**Given task:** Copy out, from the entries below, each line holding the string "starts".

**Material to process:**
* BEGIN *
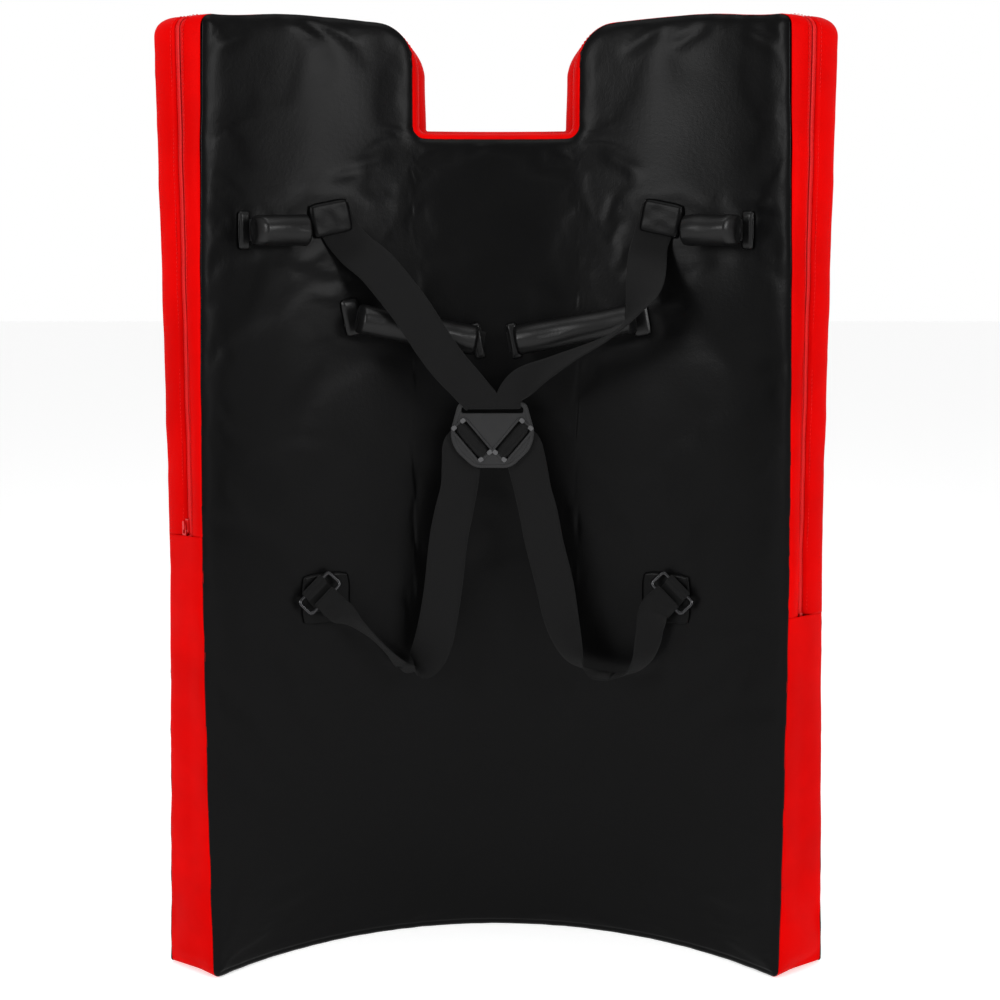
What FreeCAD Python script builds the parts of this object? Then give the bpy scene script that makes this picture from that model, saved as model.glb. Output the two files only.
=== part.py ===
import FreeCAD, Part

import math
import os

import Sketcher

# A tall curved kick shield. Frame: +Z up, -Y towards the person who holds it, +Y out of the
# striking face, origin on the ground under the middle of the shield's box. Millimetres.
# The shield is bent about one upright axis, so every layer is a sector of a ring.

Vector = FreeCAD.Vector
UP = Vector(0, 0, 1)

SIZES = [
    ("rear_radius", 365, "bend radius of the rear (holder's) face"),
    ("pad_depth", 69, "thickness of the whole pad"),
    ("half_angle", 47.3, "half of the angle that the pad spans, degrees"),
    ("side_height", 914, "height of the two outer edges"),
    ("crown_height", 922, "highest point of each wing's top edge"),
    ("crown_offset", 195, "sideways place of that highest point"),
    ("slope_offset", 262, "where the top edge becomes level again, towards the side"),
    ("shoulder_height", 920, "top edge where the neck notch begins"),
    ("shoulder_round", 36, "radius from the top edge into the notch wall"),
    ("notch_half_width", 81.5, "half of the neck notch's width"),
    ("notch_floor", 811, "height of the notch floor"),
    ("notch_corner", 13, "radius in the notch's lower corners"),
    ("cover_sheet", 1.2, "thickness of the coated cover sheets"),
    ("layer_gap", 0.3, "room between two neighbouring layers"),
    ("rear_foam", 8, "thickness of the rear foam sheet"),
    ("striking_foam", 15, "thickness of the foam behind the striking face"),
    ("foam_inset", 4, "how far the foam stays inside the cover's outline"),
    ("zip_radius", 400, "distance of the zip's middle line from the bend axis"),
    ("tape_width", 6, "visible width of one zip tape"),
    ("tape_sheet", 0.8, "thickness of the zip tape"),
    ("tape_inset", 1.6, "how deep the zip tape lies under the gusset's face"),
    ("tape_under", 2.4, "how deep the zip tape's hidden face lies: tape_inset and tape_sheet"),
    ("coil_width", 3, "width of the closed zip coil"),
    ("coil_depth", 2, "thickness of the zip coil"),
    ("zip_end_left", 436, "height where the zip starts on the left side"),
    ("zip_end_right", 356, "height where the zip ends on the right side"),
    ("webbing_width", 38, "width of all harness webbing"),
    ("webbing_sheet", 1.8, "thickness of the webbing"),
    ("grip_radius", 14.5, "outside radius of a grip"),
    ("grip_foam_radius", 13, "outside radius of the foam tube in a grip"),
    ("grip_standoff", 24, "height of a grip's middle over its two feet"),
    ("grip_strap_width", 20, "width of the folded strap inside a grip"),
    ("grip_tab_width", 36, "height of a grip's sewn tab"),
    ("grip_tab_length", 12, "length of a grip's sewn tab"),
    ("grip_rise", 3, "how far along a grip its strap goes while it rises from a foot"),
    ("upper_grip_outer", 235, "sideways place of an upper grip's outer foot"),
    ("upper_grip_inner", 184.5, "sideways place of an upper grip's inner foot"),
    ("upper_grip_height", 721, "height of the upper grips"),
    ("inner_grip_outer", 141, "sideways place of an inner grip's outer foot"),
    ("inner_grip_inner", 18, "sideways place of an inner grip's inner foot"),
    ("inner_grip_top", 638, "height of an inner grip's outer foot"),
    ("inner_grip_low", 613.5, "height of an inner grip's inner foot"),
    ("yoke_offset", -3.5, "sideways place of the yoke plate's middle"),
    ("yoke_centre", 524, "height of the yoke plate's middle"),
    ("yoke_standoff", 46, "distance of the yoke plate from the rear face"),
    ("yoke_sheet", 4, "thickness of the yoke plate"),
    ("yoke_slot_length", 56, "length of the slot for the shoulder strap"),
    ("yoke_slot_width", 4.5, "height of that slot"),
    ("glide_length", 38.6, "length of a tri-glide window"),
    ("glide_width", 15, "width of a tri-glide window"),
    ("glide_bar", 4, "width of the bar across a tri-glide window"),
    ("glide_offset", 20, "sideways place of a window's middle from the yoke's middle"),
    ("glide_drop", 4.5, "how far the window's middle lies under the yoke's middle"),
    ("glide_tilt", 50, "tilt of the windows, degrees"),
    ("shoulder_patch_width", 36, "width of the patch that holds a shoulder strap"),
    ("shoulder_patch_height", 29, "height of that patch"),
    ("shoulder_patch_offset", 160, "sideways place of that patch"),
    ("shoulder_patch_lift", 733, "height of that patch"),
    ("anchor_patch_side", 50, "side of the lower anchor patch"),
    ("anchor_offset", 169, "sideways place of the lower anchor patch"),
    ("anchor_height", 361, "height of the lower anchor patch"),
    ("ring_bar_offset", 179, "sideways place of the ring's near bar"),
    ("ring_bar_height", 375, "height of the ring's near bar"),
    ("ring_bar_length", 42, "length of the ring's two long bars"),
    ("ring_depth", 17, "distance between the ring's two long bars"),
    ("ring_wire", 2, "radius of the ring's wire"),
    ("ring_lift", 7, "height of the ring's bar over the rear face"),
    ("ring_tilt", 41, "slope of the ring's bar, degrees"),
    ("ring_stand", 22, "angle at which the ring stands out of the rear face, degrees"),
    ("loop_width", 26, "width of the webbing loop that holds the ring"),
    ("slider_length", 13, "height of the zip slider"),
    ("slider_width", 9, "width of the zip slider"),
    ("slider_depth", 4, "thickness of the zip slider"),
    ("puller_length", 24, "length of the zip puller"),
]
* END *
* BEGIN *
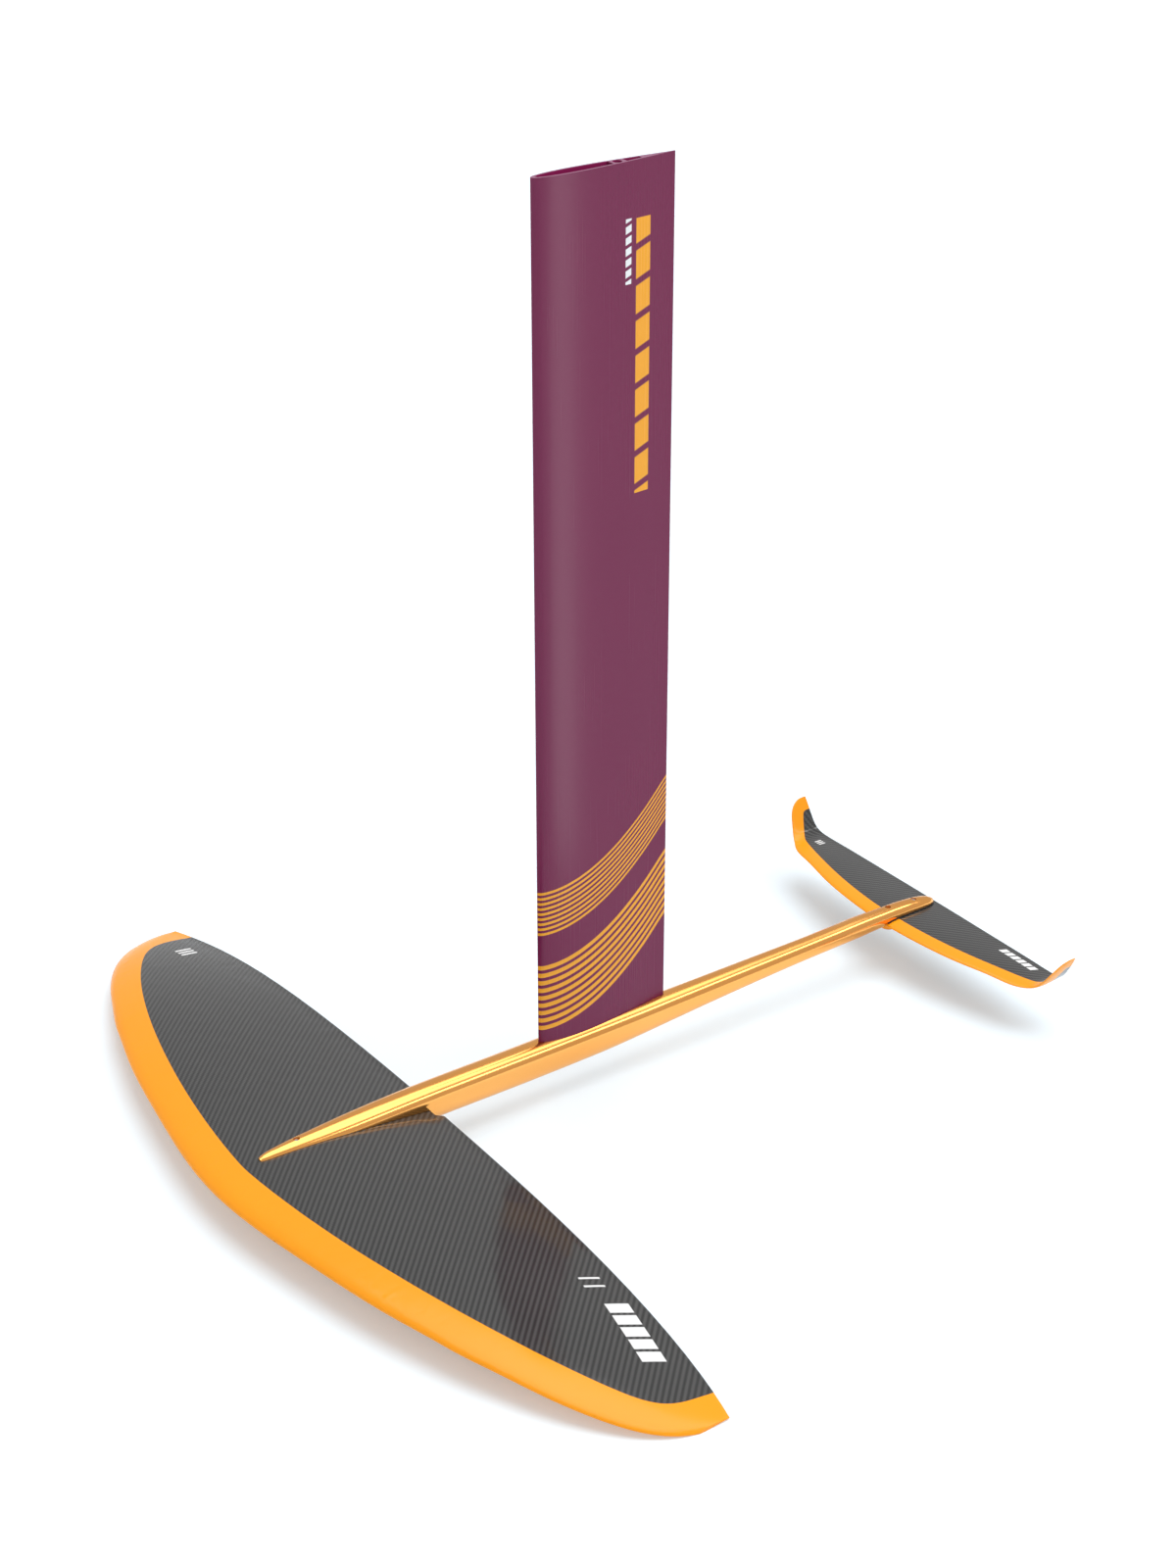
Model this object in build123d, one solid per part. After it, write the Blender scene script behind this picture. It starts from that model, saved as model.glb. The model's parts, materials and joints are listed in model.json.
* END *
* BEGIN *
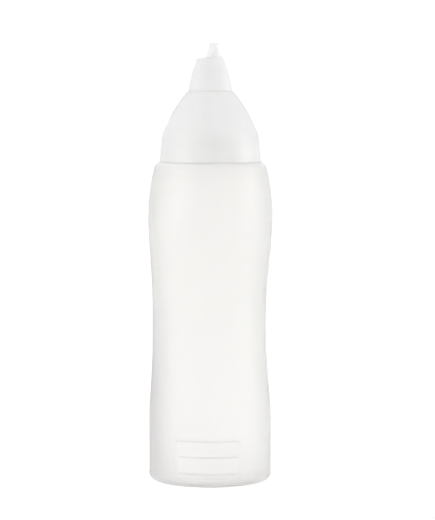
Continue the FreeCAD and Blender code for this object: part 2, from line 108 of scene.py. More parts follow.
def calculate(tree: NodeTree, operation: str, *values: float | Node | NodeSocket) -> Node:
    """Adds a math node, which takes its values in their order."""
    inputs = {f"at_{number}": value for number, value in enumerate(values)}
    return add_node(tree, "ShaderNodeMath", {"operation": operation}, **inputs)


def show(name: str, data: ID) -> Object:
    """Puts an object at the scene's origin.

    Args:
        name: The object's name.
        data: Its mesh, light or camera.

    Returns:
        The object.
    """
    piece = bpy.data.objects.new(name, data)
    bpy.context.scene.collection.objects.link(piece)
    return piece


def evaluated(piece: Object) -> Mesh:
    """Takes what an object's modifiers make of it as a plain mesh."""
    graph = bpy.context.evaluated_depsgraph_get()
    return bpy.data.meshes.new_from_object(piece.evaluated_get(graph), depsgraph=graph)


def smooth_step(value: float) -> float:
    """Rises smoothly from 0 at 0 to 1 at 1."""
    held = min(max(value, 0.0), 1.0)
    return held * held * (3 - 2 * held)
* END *
**Result of the exercise:**
    ("zip_end_left", 436, "height where the zip starts on the left side"),
Model this object in build123d, one solid per part. After it, write the Blender scene script behind this picture. It starts from that model, saved as model.glb. The model's parts, materials and joints are listed in model.json.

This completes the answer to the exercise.